The coronavirus (COVID-19) has introduced new concerns for group health plans. From considerations regarding medical loss stop coverage to remaining in compliance with various workplace laws, it is important that plan sponsors recognize their risks and obligations.
Plan Design Changes
Self-insured plan sponsors considering changing their patient responsibility terms relating to COVID-19 hospital stays should proceed cautiously. Many insurers’ medical stop loss policies stipulate their approval is needed to change a plan or exclude payment for treatments not specified in the Plan Document. The best approach would be to contact their TPA and/or stop loss carrier to get advance approval and/or a better understanding of what the risks and exposures could be if the insurer declines to give approval. According to the American Academy of Actuaries, the majority of COVID-19 claims will fall below the large claim threshold, so stop loss insurance will not be applied in covering coronavirus-related expenses. Note most carriers will cover the cost for treatment of COVID-19 and related charges as any other treatment unless it is specifically excluded in the Plan Document.
New Healthcare Provider and Insurer Services
As a result of the pandemic, many healthcare providers and insurers have introduced new services and/or relief measures. For instance, telehealth services are now being widely offered by healthcare providers, and many insurers are not attaching copayments to these services. In an effort to help contain the virus’ spread, many insurers are waiving co-pays for COVID-19 diagnostic testing. Still others are encouraging plan members to get their 30-day maintenance drug prescriptions converted into 90-day mail order prescriptions and waiving early refill limits. Some of the Blue Cross Blue Shield entities are eliminating cost sharing for non-preferred medications when the preferred drug is in short supply or unavailable due to the virus or supply chain problems. Additionally, some insurers have announced that they will cover the cost of a COVID-19 vaccine once available.
Be Mindful of COBRA, HIPAA and FMLA Rules
It is important to remember that key workplace legislation such as the Consolidated Omnibus Budget Reconciliation Act of 1985 (COBRA), Health Insurance Portability and Accountability Act (HIPAA) and Family and Medical Leave Act of 1993 (FMLA) still apply during the pandemic. COBRA requires employers to provide temporary group health plan coverage for employees terminated, and for some who have had their hours reduced (e.g., a part-time employee working 30 hours and reduced to 20 hours).
HIPAA regulations requiring privacy of all patients must still be upheld even though COVID-19 is regarded as a public health emergency. This holds true even when different methods of providing healthcare are involved such as telehealth services using technology which may not be fully-compliant. Because of the urgency involved, the Office for Civil Rights (OCR) at the Department of Health and Human Services (HHS) has indicated it will not impose penalties for noncompliance with its regulatory requirement for providers operating with good faith efforts in their telehealth operations.
The federal government recently identified an additional FMLA event relating to COVID-19. Previously, FMLA enabled employee leaves relating to the birth or adoption of a child, care for an immediate family member with a serious medical condition, or an employee’s own serious health condition.
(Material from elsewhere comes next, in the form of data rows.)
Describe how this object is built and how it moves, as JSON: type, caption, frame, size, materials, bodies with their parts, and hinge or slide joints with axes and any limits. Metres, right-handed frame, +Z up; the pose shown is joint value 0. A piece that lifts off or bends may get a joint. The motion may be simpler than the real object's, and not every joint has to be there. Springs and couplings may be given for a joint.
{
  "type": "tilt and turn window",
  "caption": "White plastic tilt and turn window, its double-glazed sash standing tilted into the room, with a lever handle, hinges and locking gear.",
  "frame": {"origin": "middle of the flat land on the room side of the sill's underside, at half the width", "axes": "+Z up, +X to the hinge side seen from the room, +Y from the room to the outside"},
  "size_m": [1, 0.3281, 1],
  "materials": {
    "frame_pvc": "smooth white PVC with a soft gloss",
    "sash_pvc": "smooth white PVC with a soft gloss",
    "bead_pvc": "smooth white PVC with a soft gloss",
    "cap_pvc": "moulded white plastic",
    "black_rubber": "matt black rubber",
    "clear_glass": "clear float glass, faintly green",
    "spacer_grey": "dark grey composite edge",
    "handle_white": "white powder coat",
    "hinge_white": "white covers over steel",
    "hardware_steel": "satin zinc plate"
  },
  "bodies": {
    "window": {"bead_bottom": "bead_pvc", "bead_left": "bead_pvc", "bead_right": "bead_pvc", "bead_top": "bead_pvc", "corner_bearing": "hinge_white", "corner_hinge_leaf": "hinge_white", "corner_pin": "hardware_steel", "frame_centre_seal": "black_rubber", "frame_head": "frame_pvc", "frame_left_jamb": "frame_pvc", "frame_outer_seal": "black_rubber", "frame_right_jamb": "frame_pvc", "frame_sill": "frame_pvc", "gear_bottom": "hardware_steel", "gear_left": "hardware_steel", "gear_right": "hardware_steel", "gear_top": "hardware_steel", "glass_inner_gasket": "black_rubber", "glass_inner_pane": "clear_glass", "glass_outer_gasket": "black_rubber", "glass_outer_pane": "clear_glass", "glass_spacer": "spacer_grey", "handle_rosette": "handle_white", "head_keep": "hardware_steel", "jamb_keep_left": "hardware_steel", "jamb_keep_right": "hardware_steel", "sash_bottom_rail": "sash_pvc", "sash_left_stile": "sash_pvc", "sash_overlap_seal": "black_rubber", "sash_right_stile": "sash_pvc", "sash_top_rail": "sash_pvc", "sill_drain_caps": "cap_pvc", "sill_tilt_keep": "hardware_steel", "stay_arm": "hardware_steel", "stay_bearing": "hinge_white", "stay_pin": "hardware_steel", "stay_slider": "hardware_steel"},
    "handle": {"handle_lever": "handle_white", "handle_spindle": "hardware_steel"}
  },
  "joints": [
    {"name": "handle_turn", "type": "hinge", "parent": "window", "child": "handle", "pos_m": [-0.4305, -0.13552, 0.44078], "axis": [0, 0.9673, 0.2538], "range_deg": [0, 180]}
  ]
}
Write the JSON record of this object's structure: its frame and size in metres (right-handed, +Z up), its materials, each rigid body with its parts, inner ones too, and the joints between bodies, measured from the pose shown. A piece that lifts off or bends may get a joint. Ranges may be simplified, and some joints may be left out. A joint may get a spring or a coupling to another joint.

Now, FMLA also will apply to employees, who are unable to work (either in their normal workplace or remotely), due to the need to care for a minor children whose school or child care facility has been closed due to COVID-19 and who is unable to access any other child care. The requirement applies for public/government employees and employees of private employers with less than 500 employees. Employers with employees using this new FMLA leave must also provide these workers with continued coverage under the employer group health plan.
As with all matters relating to COVID-19, it is important that plan sponsors communicate any applicable information to employees/plan members in a timely manner. They should be advised of any new rights they have under amended workplace laws, as well as any new services or provisions being made by insurers and/or healthcare providers.